◆ INSTRUCTIONS FOR THE TASK
In the records below, begin at the line that has "head_shell();" and stop after the line that has "point = shown.matrix_world"; quote those lines verbatim and nothing more.

◆ DATA RECORDS
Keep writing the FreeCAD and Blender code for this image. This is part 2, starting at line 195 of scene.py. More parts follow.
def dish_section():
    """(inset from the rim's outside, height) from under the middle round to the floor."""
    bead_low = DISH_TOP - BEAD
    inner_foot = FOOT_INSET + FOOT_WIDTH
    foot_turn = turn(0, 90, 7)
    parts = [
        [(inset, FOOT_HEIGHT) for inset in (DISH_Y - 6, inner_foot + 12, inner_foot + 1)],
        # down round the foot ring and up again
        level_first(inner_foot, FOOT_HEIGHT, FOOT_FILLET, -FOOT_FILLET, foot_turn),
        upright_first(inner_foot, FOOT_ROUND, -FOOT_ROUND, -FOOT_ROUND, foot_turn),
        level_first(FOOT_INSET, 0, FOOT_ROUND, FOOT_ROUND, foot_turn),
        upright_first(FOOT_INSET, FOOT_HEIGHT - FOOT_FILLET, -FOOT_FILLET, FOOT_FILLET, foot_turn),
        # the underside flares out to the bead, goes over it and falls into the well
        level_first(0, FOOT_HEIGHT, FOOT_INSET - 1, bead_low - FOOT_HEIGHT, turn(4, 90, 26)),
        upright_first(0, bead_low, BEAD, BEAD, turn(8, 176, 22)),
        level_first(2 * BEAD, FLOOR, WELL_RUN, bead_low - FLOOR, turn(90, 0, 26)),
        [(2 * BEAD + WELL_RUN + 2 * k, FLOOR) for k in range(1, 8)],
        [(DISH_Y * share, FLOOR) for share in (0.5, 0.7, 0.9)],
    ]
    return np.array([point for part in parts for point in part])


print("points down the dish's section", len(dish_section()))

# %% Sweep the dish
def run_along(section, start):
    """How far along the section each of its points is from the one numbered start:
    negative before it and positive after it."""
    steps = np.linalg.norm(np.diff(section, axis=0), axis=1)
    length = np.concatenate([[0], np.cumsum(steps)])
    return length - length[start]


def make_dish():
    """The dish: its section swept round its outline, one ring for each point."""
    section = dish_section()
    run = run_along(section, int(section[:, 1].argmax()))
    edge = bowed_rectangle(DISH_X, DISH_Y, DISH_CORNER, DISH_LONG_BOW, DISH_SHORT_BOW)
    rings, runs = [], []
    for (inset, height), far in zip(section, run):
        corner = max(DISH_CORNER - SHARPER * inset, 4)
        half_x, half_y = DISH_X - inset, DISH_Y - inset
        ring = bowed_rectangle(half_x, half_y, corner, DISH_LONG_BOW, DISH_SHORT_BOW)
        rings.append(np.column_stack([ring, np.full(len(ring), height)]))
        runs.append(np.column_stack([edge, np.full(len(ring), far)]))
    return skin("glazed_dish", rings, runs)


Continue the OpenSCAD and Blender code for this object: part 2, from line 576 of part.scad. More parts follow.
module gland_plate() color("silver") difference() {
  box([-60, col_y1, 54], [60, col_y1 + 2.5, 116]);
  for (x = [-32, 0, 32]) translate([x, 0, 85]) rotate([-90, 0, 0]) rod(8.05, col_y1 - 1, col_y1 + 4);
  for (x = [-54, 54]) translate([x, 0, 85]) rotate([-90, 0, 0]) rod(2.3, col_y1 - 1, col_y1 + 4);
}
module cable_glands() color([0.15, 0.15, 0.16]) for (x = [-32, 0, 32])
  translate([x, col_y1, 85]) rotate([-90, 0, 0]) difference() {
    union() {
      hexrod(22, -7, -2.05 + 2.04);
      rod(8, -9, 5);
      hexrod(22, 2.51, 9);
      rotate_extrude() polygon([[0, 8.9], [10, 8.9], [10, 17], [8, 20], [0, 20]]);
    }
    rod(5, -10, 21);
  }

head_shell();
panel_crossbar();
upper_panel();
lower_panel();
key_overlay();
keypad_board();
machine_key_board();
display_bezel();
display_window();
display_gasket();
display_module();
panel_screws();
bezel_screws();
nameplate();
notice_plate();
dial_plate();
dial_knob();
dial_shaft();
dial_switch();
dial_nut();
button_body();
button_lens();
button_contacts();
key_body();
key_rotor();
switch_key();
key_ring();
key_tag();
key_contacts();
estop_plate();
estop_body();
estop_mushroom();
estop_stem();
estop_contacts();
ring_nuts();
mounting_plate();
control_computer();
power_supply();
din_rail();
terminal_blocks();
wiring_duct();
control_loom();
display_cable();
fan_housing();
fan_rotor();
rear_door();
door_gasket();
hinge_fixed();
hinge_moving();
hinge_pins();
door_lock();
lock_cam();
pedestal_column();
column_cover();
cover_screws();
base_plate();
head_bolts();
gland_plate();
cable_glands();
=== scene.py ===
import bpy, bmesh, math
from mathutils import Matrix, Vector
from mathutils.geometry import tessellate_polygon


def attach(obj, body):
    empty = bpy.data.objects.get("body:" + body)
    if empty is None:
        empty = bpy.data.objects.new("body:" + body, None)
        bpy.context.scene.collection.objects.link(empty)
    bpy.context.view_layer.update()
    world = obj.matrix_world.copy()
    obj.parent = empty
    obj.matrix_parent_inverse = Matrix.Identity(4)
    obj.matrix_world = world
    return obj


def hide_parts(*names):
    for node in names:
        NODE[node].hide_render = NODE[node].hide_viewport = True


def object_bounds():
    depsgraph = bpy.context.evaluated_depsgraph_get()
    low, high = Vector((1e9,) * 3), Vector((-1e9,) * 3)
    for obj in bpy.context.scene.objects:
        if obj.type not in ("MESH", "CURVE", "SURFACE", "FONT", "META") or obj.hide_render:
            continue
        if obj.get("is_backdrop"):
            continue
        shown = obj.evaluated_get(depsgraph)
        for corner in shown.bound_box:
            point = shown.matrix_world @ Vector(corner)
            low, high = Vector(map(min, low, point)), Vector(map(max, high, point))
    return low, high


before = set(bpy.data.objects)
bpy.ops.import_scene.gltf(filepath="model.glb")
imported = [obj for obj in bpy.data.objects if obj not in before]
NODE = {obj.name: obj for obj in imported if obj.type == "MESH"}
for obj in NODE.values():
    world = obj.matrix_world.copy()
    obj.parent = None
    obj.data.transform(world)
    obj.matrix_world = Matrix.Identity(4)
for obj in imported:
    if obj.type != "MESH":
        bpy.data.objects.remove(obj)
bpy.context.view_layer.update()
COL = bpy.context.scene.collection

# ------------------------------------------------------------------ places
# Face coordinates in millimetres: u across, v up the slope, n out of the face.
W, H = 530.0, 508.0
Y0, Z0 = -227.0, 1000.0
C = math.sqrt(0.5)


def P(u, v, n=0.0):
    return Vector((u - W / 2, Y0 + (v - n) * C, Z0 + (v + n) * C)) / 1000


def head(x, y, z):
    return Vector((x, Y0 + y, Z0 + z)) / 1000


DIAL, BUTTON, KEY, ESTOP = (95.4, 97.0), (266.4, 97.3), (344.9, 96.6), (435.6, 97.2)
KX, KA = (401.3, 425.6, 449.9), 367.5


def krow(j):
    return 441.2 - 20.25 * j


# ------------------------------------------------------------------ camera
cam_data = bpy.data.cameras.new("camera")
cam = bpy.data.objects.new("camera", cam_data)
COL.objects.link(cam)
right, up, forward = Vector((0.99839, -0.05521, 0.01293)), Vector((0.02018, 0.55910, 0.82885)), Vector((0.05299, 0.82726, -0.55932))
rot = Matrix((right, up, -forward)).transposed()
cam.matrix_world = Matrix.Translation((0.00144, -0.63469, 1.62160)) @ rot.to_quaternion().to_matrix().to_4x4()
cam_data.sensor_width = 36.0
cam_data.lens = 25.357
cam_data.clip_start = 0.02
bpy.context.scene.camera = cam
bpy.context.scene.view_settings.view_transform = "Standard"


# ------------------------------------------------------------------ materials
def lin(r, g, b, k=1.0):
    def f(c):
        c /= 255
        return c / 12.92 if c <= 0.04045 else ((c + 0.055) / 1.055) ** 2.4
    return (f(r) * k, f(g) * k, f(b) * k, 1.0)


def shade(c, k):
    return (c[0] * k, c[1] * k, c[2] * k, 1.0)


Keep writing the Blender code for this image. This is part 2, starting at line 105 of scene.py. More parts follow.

◆ EXERCISE OUTPUT
head_shell();
panel_crossbar();
upper_panel();
lower_panel();
key_overlay();
keypad_board();
machine_key_board();
display_bezel();
display_window();
display_gasket();
display_module();
panel_screws();
bezel_screws();
nameplate();
notice_plate();
dial_plate();
dial_knob();
dial_shaft();
dial_switch();
dial_nut();
button_body();
button_lens();
button_contacts();
key_body();
key_rotor();
switch_key();
key_ring();
key_tag();
key_contacts();
estop_plate();
estop_body();
estop_mushroom();
estop_stem();
estop_contacts();
ring_nuts();
mounting_plate();
control_computer();
power_supply();
din_rail();
terminal_blocks();
wiring_duct();
control_loom();
display_cable();
fan_housing();
fan_rotor();
rear_door();
door_gasket();
hinge_fixed();
hinge_moving();
hinge_pins();
door_lock();
lock_cam();
pedestal_column();
column_cover();
cover_screws();
base_plate();
head_bolts();
gland_plate();
cable_glands();
=== scene.py ===
import bpy, bmesh, math
from mathutils import Matrix, Vector
from mathutils.geometry import tessellate_polygon


def attach(obj, body):
    empty = bpy.data.objects.get("body:" + body)
    if empty is None:
        empty = bpy.data.objects.new("body:" + body, None)
        bpy.context.scene.collection.objects.link(empty)
    bpy.context.view_layer.update()
    world = obj.matrix_world.copy()
    obj.parent = empty
    obj.matrix_parent_inverse = Matrix.Identity(4)
    obj.matrix_world = world
    return obj


def hide_parts(*names):
    for node in names:
        NODE[node].hide_render = NODE[node].hide_viewport = True


def object_bounds():
    depsgraph = bpy.context.evaluated_depsgraph_get()
    low, high = Vector((1e9,) * 3), Vector((-1e9,) * 3)
    for obj in bpy.context.scene.objects:
        if obj.type not in ("MESH", "CURVE", "SURFACE", "FONT", "META") or obj.hide_render:
            continue
        if obj.get("is_backdrop"):
            continue
        shown = obj.evaluated_get(depsgraph)
        for corner in shown.bound_box:
            point = shown.matrix_world @ Vector(corner)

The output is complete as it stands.